DATA
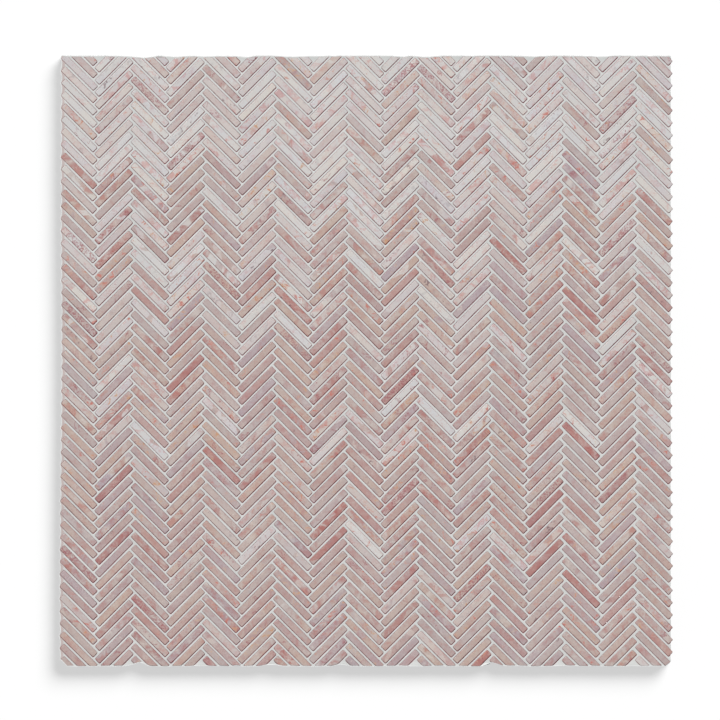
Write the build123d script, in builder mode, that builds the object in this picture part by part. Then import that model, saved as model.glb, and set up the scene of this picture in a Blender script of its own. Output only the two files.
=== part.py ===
from build123d import *
from math import sqrt
import os

# Limestone herringbone mosaic sheet, in millimetres.
# It lies on its back: +Z is the honed face, +Y runs along the zigzag columns.
# The origin is the middle of the underside.

# Driving dimensions of the laid pattern
column_count = 17
strip_length = 24.2
strip_width = 3.15
joint_width = 1.2
sheet_length = 305.0

# Driving dimensions of the section
strip_thickness = 7.5
mesh_thickness = 0.5

# The mesh stops short of the sheet's edges by this much
mesh_setback = 2.0

# A trimmed strip that would reach less far than this into the sheet is not set
smallest_offcut = 2.5

# A strip leans 45 degrees, and its neighbours lie one joint away on every side
column_pitch = (strip_length + joint_width) / sqrt(2)
row_pitch = (strip_width + joint_width) * sqrt(2)
strip_reach = (strip_length + strip_width) / sqrt(2)
sheet_width = (column_count - 1) * column_pitch + strip_reach
middle_column = (column_count - 1) / 2


def rows_in(column):
    """Strips in one column. Next-door columns are half a row apart: odd counts beside even ones."""
    most_rows = 1 + int((sheet_length + strip_reach - 2 * smallest_offcut) / row_pitch)
    parity_is_right = most_rows % 2 == column % 2
    return most_rows if parity_is_right else most_rows - 1


os.makedirs("parts", exist_ok=True)

# Stone strips, one node for each zigzag column, each strip a separate solid
for column in range(column_count):
    column_x = (column - middle_column) * column_pitch
    lean = 45 if column % 2 else -45

    with BuildPart() as strips:
        with BuildSketch(Plane.XY.offset(mesh_thickness)):
            with Locations((column_x, 0)):
                with GridLocations(0, row_pitch, 1, rows_in(column)):
                    Rectangle(strip_length, strip_width, rotation=lean)
            # The saw cuts the sheet straight across, through the strips that run past its ends
            Rectangle(sheet_width, sheet_length, mode=Mode.INTERSECT)
        extrude(amount=strip_thickness)

    strips.part.label = f"strips_column_{column + 1:02d}"
    export_step(strips.part, f"parts/{strips.part.label}.step")

# Glass-fibre mesh that every strip is glued to, so that the sheet is handled as one
with BuildPart() as mesh_backing:
    with BuildSketch(Plane.XY):
        Rectangle(sheet_width - 2 * mesh_setback, sheet_length - 2 * mesh_setback)
    extrude(amount=mesh_thickness)

mesh_backing.part.label = "mesh_backing"
export_step(mesh_backing.part, "parts/mesh_backing.step")
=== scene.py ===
# %% [markdown]
# # A herringbone mosaic sheet of tumbled limestone
# The real sheet is close on nine hundred slim stone strips, glued face up onto a glass-fibre net in
# 45 degree herringbone, with pale grout between them. The frame already holds the strips as plain
# blocks and the net as a plain plate. This lesson dresses them: every strip gets its eased edges,
# its wear and its own piece of stone, the grout is poured as one web, and the net is woven.

# %% Load the frame
import math
import random
from collections import namedtuple

import bmesh
import bpy
from mathutils import Matrix, Vector, noise


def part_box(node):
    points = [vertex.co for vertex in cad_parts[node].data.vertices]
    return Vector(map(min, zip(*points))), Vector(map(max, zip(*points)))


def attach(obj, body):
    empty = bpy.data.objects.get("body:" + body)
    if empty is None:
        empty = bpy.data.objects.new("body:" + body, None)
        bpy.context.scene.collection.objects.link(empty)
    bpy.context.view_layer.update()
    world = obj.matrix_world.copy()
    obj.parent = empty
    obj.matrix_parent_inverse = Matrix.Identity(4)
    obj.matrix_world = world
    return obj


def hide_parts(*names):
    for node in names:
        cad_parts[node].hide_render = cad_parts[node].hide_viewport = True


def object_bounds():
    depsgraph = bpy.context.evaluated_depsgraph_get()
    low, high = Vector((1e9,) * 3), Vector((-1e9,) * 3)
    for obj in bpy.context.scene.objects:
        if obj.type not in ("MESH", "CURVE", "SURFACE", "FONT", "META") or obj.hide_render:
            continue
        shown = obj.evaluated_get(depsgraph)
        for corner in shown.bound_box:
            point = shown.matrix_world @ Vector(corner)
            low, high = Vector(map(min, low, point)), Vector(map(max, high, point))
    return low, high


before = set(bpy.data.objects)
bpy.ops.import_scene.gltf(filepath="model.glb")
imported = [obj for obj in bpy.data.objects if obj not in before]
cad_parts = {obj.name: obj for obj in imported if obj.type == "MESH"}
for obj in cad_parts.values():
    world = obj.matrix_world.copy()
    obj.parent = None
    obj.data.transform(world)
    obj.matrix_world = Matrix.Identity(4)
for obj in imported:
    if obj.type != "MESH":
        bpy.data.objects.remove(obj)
cad_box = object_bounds()
print("CAD box from", cad_box[0], "to", cad_box[1])

# %% [markdown]
# ## The sizes behind the pattern
# A herringbone has only three sizes: the strip's length, its width and the joint. Everything else
# follows, because each strip lies one joint away from its neighbours on every side. At 45 degrees
# the columns are (length + joint) / sqrt 2 apart and the rows (width + joint) x sqrt 2 apart. The
# outer box comes from the frame, so the pattern can't drift away from the solids it dresses.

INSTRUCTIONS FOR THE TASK
Emit only the lines from the one containing "# The saw cuts" through the one containing "if empty is", copied exactly.

SOLUTION TO THIS EXERCISE
            # The saw cuts the sheet straight across, through the strips that run past its ends
            Rectangle(sheet_width, sheet_length, mode=Mode.INTERSECT)
        extrude(amount=strip_thickness)

    strips.part.label = f"strips_column_{column + 1:02d}"
    export_step(strips.part, f"parts/{strips.part.label}.step")

# Glass-fibre mesh that every strip is glued to, so that the sheet is handled as one
with BuildPart() as mesh_backing:
    with BuildSketch(Plane.XY):
        Rectangle(sheet_width - 2 * mesh_setback, sheet_length - 2 * mesh_setback)
    extrude(amount=mesh_thickness)

mesh_backing.part.label = "mesh_backing"
export_step(mesh_backing.part, "parts/mesh_backing.step")
=== scene.py ===
# %% [markdown]
# # A herringbone mosaic sheet of tumbled limestone
# The real sheet is close on nine hundred slim stone strips, glued face up onto a glass-fibre net in
# 45 degree herringbone, with pale grout between them. The frame already holds the strips as plain
# blocks and the net as a plain plate. This lesson dresses them: every strip gets its eased edges,
# its wear and its own piece of stone, the grout is poured as one web, and the net is woven.

# %% Load the frame
import math
import random
from collections import namedtuple

import bmesh
import bpy
from mathutils import Matrix, Vector, noise


def part_box(node):
    points = [vertex.co for vertex in cad_parts[node].data.vertices]
    return Vector(map(min, zip(*points))), Vector(map(max, zip(*points)))


def attach(obj, body):
    empty = bpy.data.objects.get("body:" + body)
    if empty is None:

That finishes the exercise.